I am reminded constantly of the almost awesome unreal situation we are in. I have to accept it I have no choice you choose to accept it. You amaze me, the utter strength and beauty you show. It would be so easy for me to die, I have but to fire those two idiot lawyers drop all appeals walk out of here Monday Nov. 15 at 8 AM and quickly and easily be shot to death. If you choose to join me it would be much harder for you would have to do it yourself by whatever means you decide on: sleepin pills, gun, razor blade whatever—it would have to be by your own hand—and that's hard, I know. I'm also not blind to the fact that you believe a heavy debt is incurred when a person commits suicide. I'm also not unaware of Sunny and Peabody. Oh, Jesus! There's no reason why you should acquire a debt that I may not if I am simply shot to death.

                Baby I'm not asking or telling you to go with me. I just can't do that.

                But I've told you that's what I want—if that's a contradiction well, I can't help it. I'm just trying to be honest.

 

October 21

I've felt fucked up and shitty all day. Depressed. Down. This fuckin cell is too small.
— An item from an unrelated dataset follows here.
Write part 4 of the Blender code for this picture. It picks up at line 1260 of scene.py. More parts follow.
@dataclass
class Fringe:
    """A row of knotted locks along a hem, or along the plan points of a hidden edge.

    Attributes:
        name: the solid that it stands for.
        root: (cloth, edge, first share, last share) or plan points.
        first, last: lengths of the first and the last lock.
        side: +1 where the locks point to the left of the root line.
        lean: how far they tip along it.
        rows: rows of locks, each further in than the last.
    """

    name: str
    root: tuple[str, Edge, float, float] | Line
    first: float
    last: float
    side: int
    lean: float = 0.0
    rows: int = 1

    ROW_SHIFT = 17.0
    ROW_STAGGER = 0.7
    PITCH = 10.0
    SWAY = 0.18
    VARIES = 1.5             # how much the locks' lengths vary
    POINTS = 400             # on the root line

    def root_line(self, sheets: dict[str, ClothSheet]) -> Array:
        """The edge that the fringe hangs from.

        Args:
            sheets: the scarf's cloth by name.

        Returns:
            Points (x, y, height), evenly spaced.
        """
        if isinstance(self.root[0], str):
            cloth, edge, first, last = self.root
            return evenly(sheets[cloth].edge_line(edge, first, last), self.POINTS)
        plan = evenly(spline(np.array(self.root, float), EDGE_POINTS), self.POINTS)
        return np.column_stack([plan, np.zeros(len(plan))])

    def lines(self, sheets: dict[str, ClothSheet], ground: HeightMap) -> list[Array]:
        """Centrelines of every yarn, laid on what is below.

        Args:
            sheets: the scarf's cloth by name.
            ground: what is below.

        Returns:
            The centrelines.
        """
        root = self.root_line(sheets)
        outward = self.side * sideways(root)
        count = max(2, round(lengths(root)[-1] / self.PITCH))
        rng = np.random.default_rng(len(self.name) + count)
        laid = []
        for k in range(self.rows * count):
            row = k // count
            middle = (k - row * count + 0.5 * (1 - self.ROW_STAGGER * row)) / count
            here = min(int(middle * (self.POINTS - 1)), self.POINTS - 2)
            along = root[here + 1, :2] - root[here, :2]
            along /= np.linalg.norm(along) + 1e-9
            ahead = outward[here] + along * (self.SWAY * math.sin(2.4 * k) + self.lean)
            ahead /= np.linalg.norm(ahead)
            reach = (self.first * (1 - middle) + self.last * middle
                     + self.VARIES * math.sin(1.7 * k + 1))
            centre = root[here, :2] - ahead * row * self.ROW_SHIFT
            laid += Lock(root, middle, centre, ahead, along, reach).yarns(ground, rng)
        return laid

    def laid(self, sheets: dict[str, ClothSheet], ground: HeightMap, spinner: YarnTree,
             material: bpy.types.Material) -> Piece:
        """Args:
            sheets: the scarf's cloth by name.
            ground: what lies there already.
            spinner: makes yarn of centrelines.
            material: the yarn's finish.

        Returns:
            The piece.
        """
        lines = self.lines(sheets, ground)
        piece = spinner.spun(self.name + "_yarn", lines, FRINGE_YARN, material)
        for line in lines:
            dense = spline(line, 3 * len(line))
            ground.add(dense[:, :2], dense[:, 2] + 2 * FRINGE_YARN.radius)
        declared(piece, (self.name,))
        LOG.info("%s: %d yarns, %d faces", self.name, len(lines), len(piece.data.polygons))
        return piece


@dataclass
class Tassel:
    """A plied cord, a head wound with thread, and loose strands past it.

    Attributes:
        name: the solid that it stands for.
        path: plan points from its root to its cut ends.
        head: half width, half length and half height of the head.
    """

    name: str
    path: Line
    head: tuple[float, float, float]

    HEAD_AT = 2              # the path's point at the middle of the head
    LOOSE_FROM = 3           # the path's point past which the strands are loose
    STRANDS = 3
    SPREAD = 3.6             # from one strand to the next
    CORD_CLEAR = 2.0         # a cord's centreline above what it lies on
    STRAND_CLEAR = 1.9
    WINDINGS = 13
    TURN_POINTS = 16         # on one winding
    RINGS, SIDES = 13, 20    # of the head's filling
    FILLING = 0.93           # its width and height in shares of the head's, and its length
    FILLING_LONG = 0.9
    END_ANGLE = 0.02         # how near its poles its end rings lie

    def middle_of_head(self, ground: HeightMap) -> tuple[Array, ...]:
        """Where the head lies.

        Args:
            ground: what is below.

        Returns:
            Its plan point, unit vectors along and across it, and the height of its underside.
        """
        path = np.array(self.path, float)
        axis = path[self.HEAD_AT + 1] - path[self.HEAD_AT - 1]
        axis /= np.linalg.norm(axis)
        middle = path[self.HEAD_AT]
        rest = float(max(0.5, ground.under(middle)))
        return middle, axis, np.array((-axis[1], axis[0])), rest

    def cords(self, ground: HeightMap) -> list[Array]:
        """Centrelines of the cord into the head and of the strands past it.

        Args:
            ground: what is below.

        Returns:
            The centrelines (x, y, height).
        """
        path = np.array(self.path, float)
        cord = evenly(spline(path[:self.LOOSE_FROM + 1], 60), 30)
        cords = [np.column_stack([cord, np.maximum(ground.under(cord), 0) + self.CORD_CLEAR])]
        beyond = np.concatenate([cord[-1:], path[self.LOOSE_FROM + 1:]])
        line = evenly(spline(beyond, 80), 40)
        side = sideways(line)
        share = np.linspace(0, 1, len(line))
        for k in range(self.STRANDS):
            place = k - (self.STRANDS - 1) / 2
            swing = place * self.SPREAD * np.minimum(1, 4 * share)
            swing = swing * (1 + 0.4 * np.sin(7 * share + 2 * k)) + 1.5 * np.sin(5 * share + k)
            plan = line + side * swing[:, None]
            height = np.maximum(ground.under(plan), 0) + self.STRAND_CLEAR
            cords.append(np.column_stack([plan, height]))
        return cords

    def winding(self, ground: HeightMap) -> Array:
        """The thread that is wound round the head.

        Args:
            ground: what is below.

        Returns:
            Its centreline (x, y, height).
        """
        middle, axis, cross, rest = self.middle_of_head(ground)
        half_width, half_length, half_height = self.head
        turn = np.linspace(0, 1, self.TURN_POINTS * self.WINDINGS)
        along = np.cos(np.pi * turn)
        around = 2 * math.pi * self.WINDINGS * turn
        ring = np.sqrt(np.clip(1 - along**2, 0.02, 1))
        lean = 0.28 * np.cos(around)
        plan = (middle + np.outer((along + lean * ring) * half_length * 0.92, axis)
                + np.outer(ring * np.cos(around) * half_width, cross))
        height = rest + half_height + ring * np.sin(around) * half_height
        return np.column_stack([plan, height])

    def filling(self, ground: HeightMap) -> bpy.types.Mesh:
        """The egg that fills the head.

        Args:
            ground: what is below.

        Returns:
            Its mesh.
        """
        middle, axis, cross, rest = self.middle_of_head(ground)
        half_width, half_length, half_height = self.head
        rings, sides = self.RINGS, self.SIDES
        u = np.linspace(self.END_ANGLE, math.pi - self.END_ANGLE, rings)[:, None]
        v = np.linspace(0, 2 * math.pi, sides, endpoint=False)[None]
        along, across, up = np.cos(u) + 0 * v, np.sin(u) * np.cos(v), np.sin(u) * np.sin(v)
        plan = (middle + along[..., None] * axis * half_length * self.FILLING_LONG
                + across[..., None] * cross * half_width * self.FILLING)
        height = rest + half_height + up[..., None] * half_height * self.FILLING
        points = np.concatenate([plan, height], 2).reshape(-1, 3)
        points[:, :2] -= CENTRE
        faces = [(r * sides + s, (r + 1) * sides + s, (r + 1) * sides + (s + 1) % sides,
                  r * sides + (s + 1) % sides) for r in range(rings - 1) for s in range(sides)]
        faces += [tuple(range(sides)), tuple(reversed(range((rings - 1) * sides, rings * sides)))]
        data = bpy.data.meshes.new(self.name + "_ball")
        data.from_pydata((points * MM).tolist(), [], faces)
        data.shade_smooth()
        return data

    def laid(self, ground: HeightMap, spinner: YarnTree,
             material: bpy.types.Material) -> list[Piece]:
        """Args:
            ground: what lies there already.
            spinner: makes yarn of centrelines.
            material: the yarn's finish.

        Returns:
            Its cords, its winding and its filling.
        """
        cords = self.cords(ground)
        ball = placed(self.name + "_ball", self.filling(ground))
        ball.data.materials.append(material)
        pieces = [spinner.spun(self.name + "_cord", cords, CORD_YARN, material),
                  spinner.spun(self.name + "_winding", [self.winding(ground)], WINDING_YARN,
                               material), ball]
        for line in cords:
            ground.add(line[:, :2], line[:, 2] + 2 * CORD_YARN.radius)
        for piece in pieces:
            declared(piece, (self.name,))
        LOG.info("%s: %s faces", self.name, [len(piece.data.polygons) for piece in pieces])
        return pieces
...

                When I was a little kid I used to sing all the time. I'd go down to Johnson Creek, this was in Portland and this was a real neat creek, all woods and swimmin holes where I used to swim naked and when I was alone I'd sing my little ass off!

 

October 23

Oh Baby. You said in your letter that sometimes you can't feel my love. Baby it's here! It's there every second, every moment, every hour of every day. I send it all to you—I want to give you all that I am. I want you to know all of me.

                Even the things that I don't particularly like about myself and have always sort of hidden or altered, changed a little, in my own mind so they wouldn't seem so bad—I would willingly show to you.

                Goddam, this is a noisy place. Some fool ass fool is in the background screaming, screaming for no other reason than to scream. I'd like to put one of my size 11's right in his ass. This is football season and there seems to be a game on every nite. I hate football and I hate to listen to these nuts screechin every time some sonofabitch gains a couple yards.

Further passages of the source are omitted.